### DATASET CONTENT
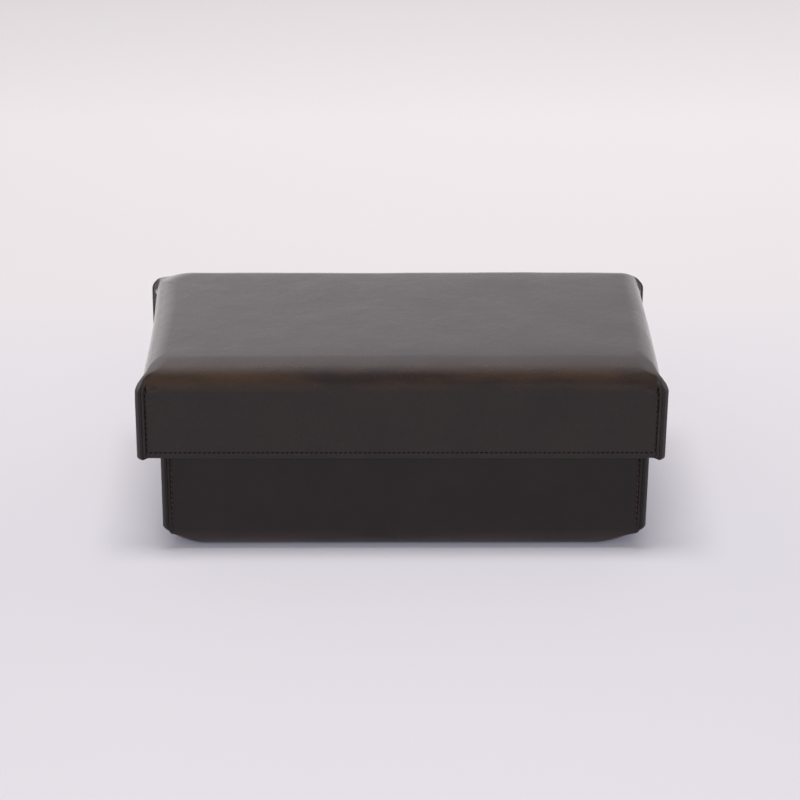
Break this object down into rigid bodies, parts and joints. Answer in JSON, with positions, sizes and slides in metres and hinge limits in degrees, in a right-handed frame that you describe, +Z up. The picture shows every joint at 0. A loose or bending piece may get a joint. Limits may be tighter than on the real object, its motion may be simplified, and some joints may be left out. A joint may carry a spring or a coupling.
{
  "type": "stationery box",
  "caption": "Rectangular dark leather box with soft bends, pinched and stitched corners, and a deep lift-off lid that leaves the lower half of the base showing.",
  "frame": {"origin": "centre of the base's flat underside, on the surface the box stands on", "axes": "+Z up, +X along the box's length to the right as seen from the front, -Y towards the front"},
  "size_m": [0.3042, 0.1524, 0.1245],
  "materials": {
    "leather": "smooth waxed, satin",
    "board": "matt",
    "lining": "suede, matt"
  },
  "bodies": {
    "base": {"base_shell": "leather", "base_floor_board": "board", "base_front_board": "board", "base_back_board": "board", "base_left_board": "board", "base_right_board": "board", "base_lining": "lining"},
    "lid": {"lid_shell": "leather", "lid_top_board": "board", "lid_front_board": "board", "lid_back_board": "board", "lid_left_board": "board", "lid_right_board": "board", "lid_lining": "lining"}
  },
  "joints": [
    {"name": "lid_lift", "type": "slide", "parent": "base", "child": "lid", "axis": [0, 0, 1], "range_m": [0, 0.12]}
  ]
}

### TASK REQUIREMENTS
Reproduce the listing in full. Keep it exactly as written.

### FINISHED ANSWER
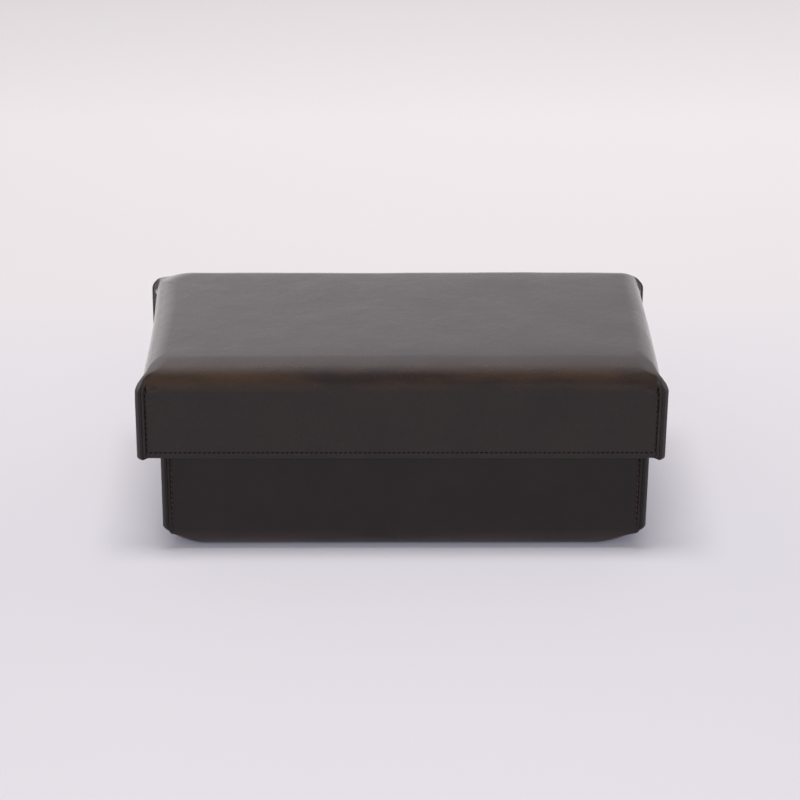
Break this object down into rigid bodies, parts and joints. Answer in JSON, with positions, sizes and slides in metres and hinge limits in degrees, in a right-handed frame that you describe, +Z up. The picture shows every joint at 0. A loose or bending piece may get a joint. Limits may be tighter than on the real object, its motion may be simplified, and some joints may be left out. A joint may carry a spring or a coupling.
{
  "type": "stationery box",
  "caption": "Rectangular dark leather box with soft bends, pinched and stitched corners, and a deep lift-off lid that leaves the lower half of the base showing.",
  "frame": {"origin": "centre of the base's flat underside, on the surface the box stands on", "axes": "+Z up, +X along the box's length to the right as seen from the front, -Y towards the front"},
  "size_m": [0.3042, 0.1524, 0.1245],
  "materials": {
    "leather": "smooth waxed, satin",
    "board": "matt",
    "lining": "suede, matt"
  },
  "bodies": {
    "base": {"base_shell": "leather", "base_floor_board": "board", "base_front_board": "board", "base_back_board": "board", "base_left_board": "board", "base_right_board": "board", "base_lining": "lining"},
    "lid": {"lid_shell": "leather", "lid_top_board": "board", "lid_front_board": "board", "lid_back_board": "board", "lid_left_board": "board", "lid_right_board": "board", "lid_lining": "lining"}
  },
  "joints": [
    {"name": "lid_lift", "type": "slide", "parent": "base", "child": "lid", "axis": [0, 0, 1], "range_m": [0, 0.12]}
  ]
}